What to produce
Print verbatim the opening line of the material and every subsequent line through the one containing "THIN_AWAY = (-0.1, 0.4)".
····················
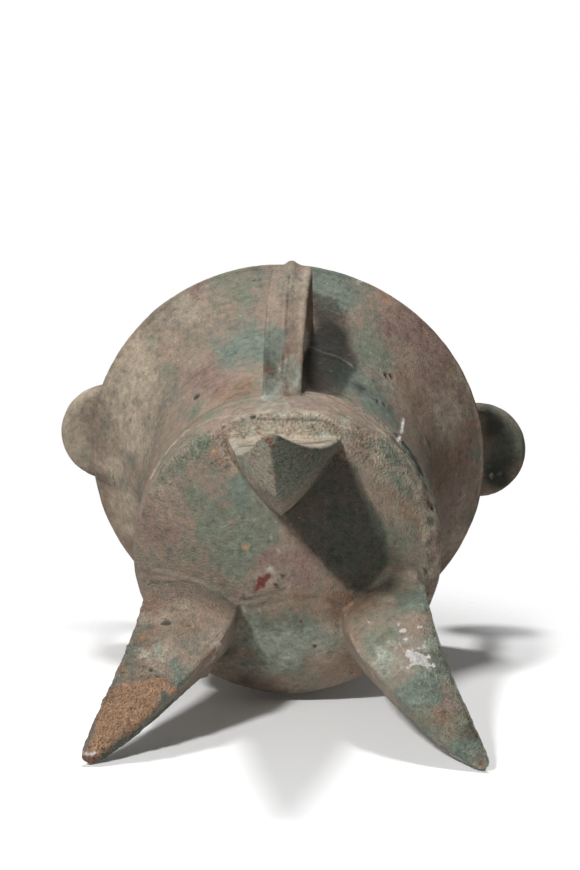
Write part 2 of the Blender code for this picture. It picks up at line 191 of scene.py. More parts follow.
AWAY, AWAY_DIRECTION = (0.1, 0.6), np.array((0.0, 0.62, 0.78))
THIN_AWAY = (-0.1, 0.4)

# Patches above this height lie on the steep wall, so they are drawn out along it. Soft kinds reach further.
# Small patches keep a tenth of a millimetre in their place. Noise bends the outlines of all of them.
WALL_PATCH_START, WALL_PATCH_DRAWN = 0.105, 0.5
FINE_PATCH = 0.0019
BEND_SIZE, BEND_DEPTH = 0.012, 0.0016
SOFT_REACH = {
    "grey": 1.4, "buff": 1.5, "olive": 1.5, "teal": 1.45, "mauve": 1.5, "brown": 1.45, "dim": 1.4,
    "sand": 1.15, "pale": 1.1,
}

# Patina on the sides that the photograph doesn't show: kind, size, seed, share
FAR_SIDE = (
    ("olive", 0.016, 51, 0.9), ("teal", 0.020, 52, 0.9), ("mauve", 0.018, 53, 0.9), ("brown", 0.022, 54, 0.9),
    ("sand", 0.009, 55, 0.5), ("pale", 0.008, 56, 0.5), ("dark", 0.012, 57, 0.5),
)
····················
Output for this task
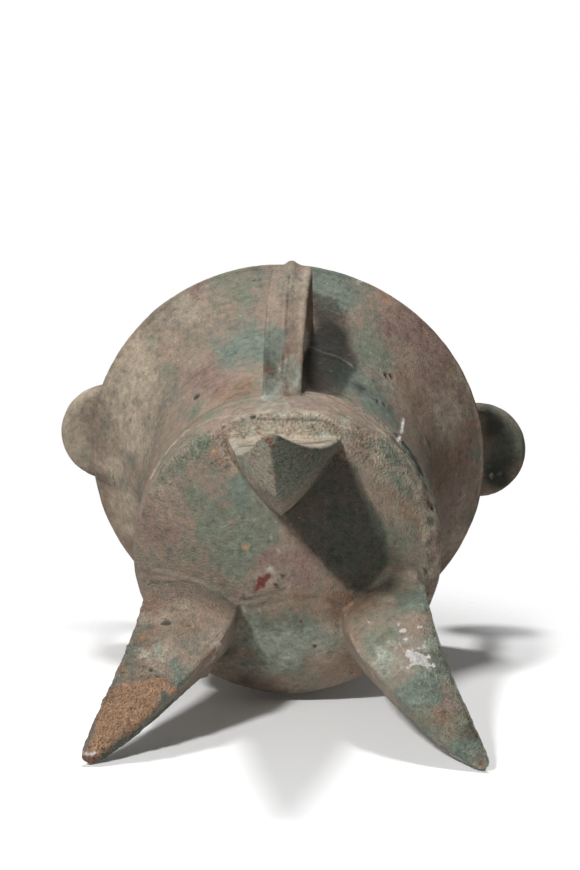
Write part 2 of the Blender code for this picture. It picks up at line 191 of scene.py. More parts follow.
AWAY, AWAY_DIRECTION = (0.1, 0.6), np.array((0.0, 0.62, 0.78))
THIN_AWAY = (-0.1, 0.4)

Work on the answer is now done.